今回はフォーカスしませんでしたが、fittsの法則でコントロールできるのは、札サイズ、手のサイズと、札までの距離です。ご指摘いただいたのは動的に距離をコントロールことですが、そこまではっきりした支援ではなくても、気にならない程度に札までの距離を制御することは可能だと思います。たとえばランダムに読み札を選ぶとき、支援したいプレイヤに近い札が多く読まれるようにするとか、そもそもプレイヤの座る位置が通常よりも札群に近いように調整するとか。qurihara.icon(第二著者)
手から見て奥方向の札なのか横方向の札なのかで取るのにかかる時間が変わりそうな気もするので,自分の手の位置から札への角度をモデルに組み込んでもいい気がしますね.
3次元空間、かつVRでのポインティングタスクならではの問題提起で、とても面白そうです👍 2次元のポインティングタスクにおけるfittsの法則の適用でも、水平方向と垂直方向で速度が異なる、のような知見があるのでしょうかね?もしあれば勉強してみたいです。qurihara.icon (第二著者)
競技かるたの様々な取り方(奥方向に動かす「突き手」や札を横に払う「払い手」など))にも関連がありそうで、興味深いです!Ayaka Maruyama.icon(発表者)
読み始めのタイミングはイヤフォン,札のピックアップはARでも行える一方,手と札のサイズや距離を変えるというのはVRでしかできない特有のものだと思った.

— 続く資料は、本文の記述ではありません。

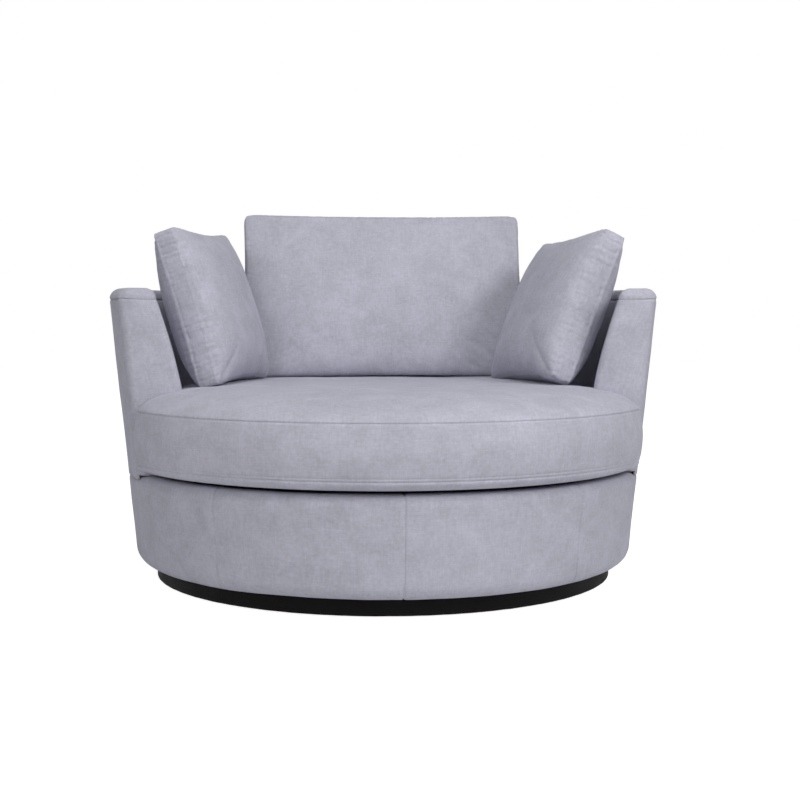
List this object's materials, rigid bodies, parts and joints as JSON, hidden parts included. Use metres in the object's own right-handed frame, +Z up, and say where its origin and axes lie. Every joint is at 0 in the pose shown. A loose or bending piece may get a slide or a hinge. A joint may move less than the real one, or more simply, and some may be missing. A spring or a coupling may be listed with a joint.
{
  "type": "swivel cuddle chair",
  "caption": "Round padded swivel chair on a low plinth: a barrel shell on a drum, a box seat cushion and loose back and scatter cushions.",
  "frame": {"origin": "on the floor at the swivel axis, on the underside of the centre glide", "axes": "+Z up along the swivel axis; the sitter faces -Y; +X is the sitter's left"},
  "size_m": [1.3627, 1.3409, 0.9199],
  "materials": {
    "upholstery_fabric": "matte",
    "black_plinth_cloth": "satin",
    "dust_cover_cloth": "matte",
    "deck_cloth": "matte",
    "white_foam": "matte",
    "cushion_fibre": "matte",
    "plywood": "matte",
    "pine": "matte",
    "hardboard": "matte",
    "zinc_steel": "satin",
    "spring_steel": "satin",
    "ball_steel": "polished",
    "black_nylon": "matte",
    "clip_plastic": "matte"
  },
  "bodies": {
    "plinth": {"plinth_hoop": "plywood", "plinth_board": "plywood", "plinth_rail_across": "pine", "plinth_rail_front_to_back": "pine", "plinth_corner_blocks": "pine", "plinth_glides": "black_nylon", "plinth_cover": "black_plinth_cloth", "swivel_lower_ring": "zinc_steel", "swivel_lower_bolts": "zinc_steel"},
    "ball_cage": {"swivel_balls": "ball_steel", "ball_retainer": "black_nylon"},
    "chair": {"swivel_upper_ring": "zinc_steel", "swivel_upper_bolts": "zinc_steel", "base_board": "plywood", "base_hoop": "hardboard", "base_ribs": "plywood", "seat_board": "plywood", "base_padding": "white_foam", "base_cover": "upholstery_fabric", "dust_cover": "dust_cover_cloth", "seat_springs": "spring_steel", "spring_clips": "clip_plastic", "deck_pad": "white_foam", "deck_cloth": "deck_cloth", "shell_bottom_rail": "plywood", "shell_ribs": "plywood", "shell_top_rail": "plywood", "shell_bolts": "zinc_steel", "shell_outer_panel": "hardboard", "shell_inner_panel": "hardboard", "arm_front_board_left": "plywood", "arm_front_board_right": "plywood", "shell_padding": "white_foam", "outside_cover": "upholstery_fabric", "inside_cover": "upholstery_fabric", "rim_cover": "upholstery_fabric", "arm_front_cover_left": "upholstery_fabric", "arm_front_cover_right": "upholstery_fabric"},
    "seat_cushion": {"seat_cushion_cover": "upholstery_fabric", "seat_cushion_foam": "white_foam"},
    "back_cushion": {"back_cushion_cover": "upholstery_fabric", "back_cushion_filling": "cushion_fibre"},
    "scatter_cushion_left": {"scatter_cushion_left_cover": "upholstery_fabric", "scatter_cushion_left_filling": "cushion_fibre"},
    "scatter_cushion_right": {"scatter_cushion_right_cover": "upholstery_fabric", "scatter_cushion_right_filling": "cushion_fibre"}
  },
  "joints": [
    {"name": "swivel", "type": "hinge", "parent": "plinth", "child": "chair", "pos_m": [0, 0, 0.03], "axis": [0, 0, 1], "continuous": true},
    {"name": "cage_roll", "type": "hinge", "parent": "plinth", "child": "ball_cage", "pos_m": [0, 0, 0.03], "axis": [0, 0, 1], "continuous": true},
    {"name": "seat_cushion_lift", "type": "slide", "parent": "chair", "child": "seat_cushion", "axis": [0, 0, 1], "range_m": [0, 0.5]},
    {"name": "back_cushion_lift", "type": "slide", "parent": "seat_cushion", "child": "back_cushion", "axis": [0, 0.2079, 0.9781], "range_m": [0, 0.45]},
    {"name": "scatter_left_lift", "type": "slide", "parent": "seat_cushion", "child": "scatter_cushion_left", "axis": [0, 0, 1], "range_m": [0, 0.45]},
    {"name": "scatter_right_lift", "type": "slide", "parent": "seat_cushion", "child": "scatter_cushion_right", "axis": [0, 0, 1], "range_m": [0, 0.45]}
  ],
  "couplings": [
    {"joint": "cage_roll", "follows": "swivel", "ratio": 0.5}
  ]
}
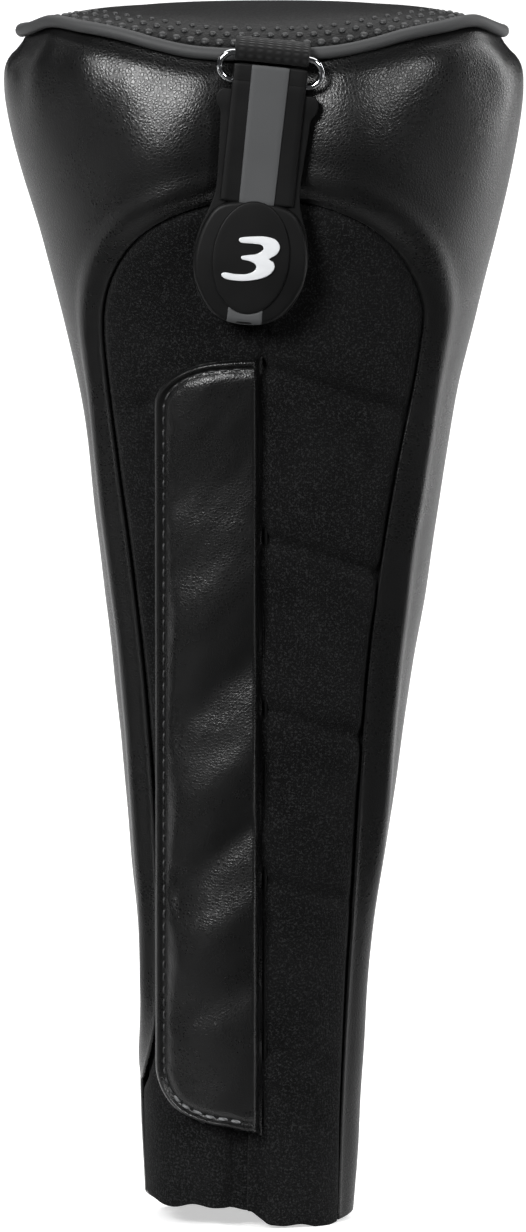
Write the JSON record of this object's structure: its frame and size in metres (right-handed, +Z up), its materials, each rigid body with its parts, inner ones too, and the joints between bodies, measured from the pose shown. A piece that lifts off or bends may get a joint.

短期的な対戦試合の面白さという観点と、長期的にプレイのスキルを伸ばすモチベーションにどう影響するかという観点と、色々考えられそうですね。 seiki.icon
遊ぶ人より上手いと思いっきり遊べなくなるし、下手だとやりたくなくなるし、を解決するいい方法だと思いました! 将棋に適用したらいつか藤井壮太と互角に戦える日が……! など、夢の広がる研究だなと思いました。
百人一首では札をほぼ覚えている上級者と初心者では(そもそも札を確定できるタイミングが違いすぎるので)越えられない壁がありそうに思うので、このシステムでどのぐらいスキル調整できるのか興味があります。

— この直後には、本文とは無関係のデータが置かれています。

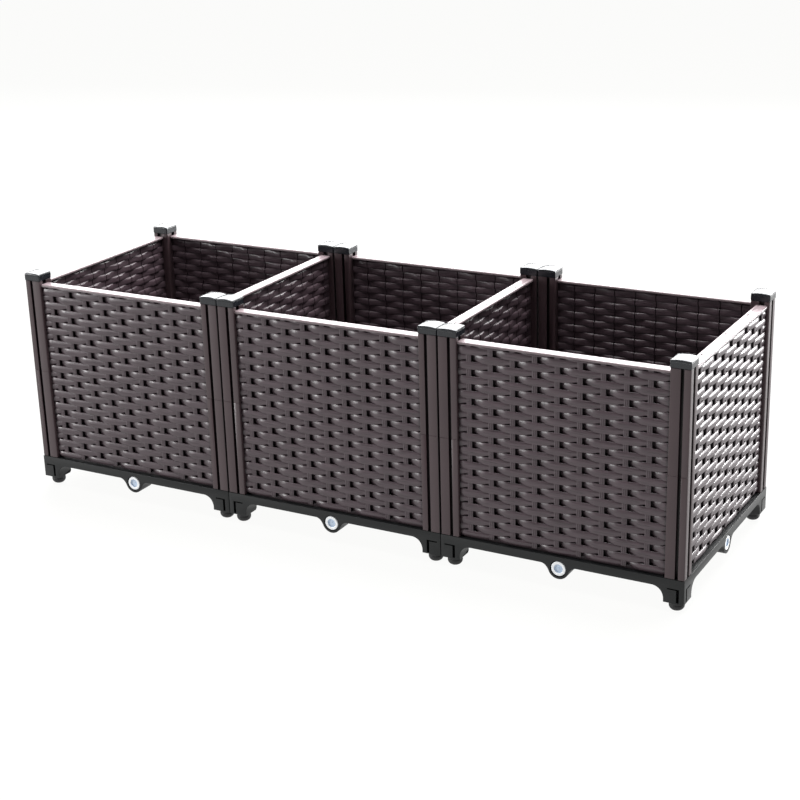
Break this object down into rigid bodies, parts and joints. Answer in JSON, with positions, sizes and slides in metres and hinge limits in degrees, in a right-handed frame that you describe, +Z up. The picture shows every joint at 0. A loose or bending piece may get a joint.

ありがとうございます。和歌を再生するタイミングを変えることで、上級者と同じようなタイミングで札を取ることは可能です。とはいえ、大きくタイミングをずらすのも最高のスキルの調整ではないと思うので、他の支援をあわせて用いることで、タイミングによる調整を最小限にできればと考えています。たとえば、上級者が早く取るために使っている知識(和歌の上の句と下の句を覚える、「決まり字」(読まれている札が何であるのかを識別するのに必要な最低限の上の句)を動的に表示したりする支援によって、初心者でも初めの数文字で札を探し始めることができます。Ayaka Maruyama.icon(発表者)

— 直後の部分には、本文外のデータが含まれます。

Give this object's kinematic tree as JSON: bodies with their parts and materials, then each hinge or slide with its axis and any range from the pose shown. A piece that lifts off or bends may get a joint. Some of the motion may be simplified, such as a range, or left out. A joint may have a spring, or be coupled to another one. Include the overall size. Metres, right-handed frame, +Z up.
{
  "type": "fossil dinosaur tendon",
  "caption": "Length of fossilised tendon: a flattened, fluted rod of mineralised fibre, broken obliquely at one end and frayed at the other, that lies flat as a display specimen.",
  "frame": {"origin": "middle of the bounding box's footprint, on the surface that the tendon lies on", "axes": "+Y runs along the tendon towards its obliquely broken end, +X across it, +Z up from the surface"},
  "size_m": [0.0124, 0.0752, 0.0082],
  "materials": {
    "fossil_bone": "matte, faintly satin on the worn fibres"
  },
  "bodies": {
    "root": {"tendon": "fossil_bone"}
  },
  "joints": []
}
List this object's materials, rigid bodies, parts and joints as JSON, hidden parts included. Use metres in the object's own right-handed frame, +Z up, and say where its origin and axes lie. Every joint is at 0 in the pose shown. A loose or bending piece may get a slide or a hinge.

「決まり字」の表示だけでも0.4秒程度の差にまで近づけることができます。これにあわせて、手の大きさや札の大きさを変える支援等を合わせて使っていこうと考えています。Ayaka Maruyama.icon(発表者)
https://scrapbox.io/files/6566ce34698aa20023c8c044.png
マイクに立っているのに座長が質問しだすというレアケースでしたね!!!𥱋瀨洋平.icon
matsumur.icon 座長の位置かマイクの位置が悪いのでは?
質疑に関連して
しのぶちゃん・・・ちはやふるの登場人物。かるたのクイーン(女性の日本一!)で正確で速い取りが特徴。Ayaka Maruyama.icon(発表者)
質疑応答:
【質問として読んで欲しい場合にはこちらに書いてください】
産総研 後藤先生
ハンデがあるということを意識しないようにできるデザインだが、ハンデがあるとわかるほうがよい or わからないほうがよいというような知見は存在する?
ハンデがあると認識できているか否かで評価ができるかも?
Unity 簗瀬さん
ハンデの時間差はどういう根拠でつける?
正確にやるには、個人の札とりのデータをとってfittsの法則の回帰直線を得ることで行える(キャリブレーションに相当)。